(Work to complete): Start at the line containing "for piece in", stop at the line containing "nodes[node].hide_render = nodes[node].hide_viewport", and set down every line in that stretch exactly as written, and nothing else.

(Provided data):
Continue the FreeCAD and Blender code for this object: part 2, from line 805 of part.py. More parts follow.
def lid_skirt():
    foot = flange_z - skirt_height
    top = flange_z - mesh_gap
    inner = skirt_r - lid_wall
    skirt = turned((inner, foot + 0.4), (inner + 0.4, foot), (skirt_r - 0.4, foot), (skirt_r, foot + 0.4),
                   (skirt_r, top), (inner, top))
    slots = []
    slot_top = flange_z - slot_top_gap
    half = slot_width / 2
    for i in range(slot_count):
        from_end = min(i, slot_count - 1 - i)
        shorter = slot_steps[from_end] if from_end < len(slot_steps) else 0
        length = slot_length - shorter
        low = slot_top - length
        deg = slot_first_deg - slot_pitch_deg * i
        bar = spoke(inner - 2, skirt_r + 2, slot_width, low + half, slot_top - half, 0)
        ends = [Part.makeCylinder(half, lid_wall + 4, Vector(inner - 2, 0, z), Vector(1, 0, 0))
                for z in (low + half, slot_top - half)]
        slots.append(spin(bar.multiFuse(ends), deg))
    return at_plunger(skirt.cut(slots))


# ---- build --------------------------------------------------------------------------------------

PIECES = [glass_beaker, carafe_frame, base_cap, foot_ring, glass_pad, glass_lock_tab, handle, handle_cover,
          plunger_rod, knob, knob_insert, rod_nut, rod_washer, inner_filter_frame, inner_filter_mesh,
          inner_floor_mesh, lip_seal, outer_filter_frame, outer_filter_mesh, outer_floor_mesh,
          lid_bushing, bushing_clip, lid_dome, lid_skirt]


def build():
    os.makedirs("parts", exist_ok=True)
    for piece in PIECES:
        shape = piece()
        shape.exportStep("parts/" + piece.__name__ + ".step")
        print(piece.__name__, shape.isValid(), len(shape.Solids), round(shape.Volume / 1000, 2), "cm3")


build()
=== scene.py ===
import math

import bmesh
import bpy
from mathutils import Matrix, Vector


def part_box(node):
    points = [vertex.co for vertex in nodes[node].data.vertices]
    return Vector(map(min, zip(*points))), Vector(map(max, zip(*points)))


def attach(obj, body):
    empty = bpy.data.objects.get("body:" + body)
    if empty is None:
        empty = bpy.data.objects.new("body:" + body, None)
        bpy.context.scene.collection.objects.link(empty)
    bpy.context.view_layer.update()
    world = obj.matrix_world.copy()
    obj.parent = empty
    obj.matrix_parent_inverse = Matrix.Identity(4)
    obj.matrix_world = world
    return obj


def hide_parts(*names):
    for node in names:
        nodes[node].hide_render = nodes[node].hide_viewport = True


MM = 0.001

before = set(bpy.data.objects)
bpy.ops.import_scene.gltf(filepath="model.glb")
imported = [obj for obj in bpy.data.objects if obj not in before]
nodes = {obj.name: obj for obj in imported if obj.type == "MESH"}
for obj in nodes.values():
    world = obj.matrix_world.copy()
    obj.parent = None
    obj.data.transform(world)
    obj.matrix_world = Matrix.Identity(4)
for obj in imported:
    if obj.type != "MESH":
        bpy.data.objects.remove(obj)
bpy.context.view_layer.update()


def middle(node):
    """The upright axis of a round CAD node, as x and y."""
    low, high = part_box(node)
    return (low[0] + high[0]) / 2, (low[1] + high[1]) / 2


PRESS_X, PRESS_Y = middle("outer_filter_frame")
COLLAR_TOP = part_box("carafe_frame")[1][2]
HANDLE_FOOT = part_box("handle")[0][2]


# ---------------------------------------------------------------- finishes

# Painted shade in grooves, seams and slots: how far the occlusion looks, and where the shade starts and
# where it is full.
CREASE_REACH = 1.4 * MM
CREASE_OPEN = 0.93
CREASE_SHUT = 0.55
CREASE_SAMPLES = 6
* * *
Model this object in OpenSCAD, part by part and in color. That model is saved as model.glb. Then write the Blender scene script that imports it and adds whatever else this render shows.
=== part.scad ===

(Solution):
    for piece in PIECES:
        shape = piece()
        shape.exportStep("parts/" + piece.__name__ + ".step")
        print(piece.__name__, shape.isValid(), len(shape.Solids), round(shape.Volume / 1000, 2), "cm3")


build()
=== scene.py ===
import math

import bmesh
import bpy
from mathutils import Matrix, Vector


def part_box(node):
    points = [vertex.co for vertex in nodes[node].data.vertices]
    return Vector(map(min, zip(*points))), Vector(map(max, zip(*points)))


def attach(obj, body):
    empty = bpy.data.objects.get("body:" + body)
    if empty is None:
        empty = bpy.data.objects.new("body:" + body, None)
        bpy.context.scene.collection.objects.link(empty)
    bpy.context.view_layer.update()
    world = obj.matrix_world.copy()
    obj.parent = empty
    obj.matrix_parent_inverse = Matrix.Identity(4)
    obj.matrix_world = world
    return obj


def hide_parts(*names):
    for node in names:
        nodes[node].hide_render = nodes[node].hide_viewport = True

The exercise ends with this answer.